A US court on Thursday, 11 January, sentenced a Missouri man to death after he was found guilty of kidnapping, raping and killing a 10-year-old girl.
The sentencing came almost a month after Craig Wood was convicted of killing Hailey Owens. The former middle school football coach had abducted the girl in February 2014 when she was returning home after attending school in Springfield, Missouri.
The 49-year-old was employed at another school at the time he kidnapped the girl in broad daylight. He forcefully put her inside his car while residents and passers-by watched in horror, and sped off before anyone could catch him.
Witnesses had, however, managed to note down the registration number of his car, which helped investigators catch him later, the Daily Mail reported.
Court documents say that the accused then took Owens to his home, where he raped her and shot her in the head. The child's body wrapped in plastic and placed in a tub was found in the basement of his house when police went to the address after tracing his registration plate.
During his trial, Carlos and Michelle Edwards, the residents who witnessed the kidnapping, testified against him. Carlos said he was collecting leaves in his yard when he saw Wood abducting the fourth grade student. He added that he tried to catch the perpetrator but failed and then went door to door for help while his wife called 911.
Prosecutors also testified against Wood in the trial and claimed that the man was an impulsive paedophile who kept handwritten stories of sexual fantasies involving children, in his basement.

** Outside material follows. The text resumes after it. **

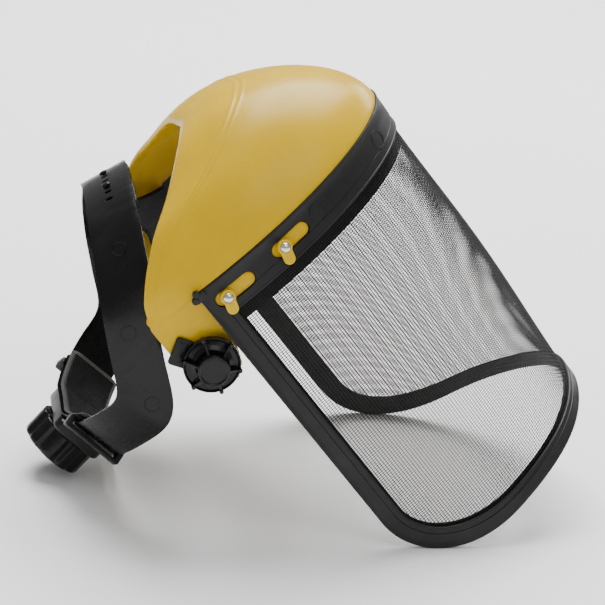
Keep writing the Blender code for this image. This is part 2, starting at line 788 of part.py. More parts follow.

Wood was unanimously convicted of first-degree murder in December and a circuit judge handed him the death sentence on Thursday. His defence team tried to plead for a new trial, arguing that the death penalty was unconstitutional and the crime was not premeditated. But the court rejected all the arguments.
After Wood's sentencing several people including Springfield residents reacted on social media appreciating the judgement but some seemed to be not very happy.
"It costs more to keep a prisoner on death row than life in prison. Why? Who do you think pays for all those appeals? We the taxpayers do," Ginger Williamson told the News-Leader.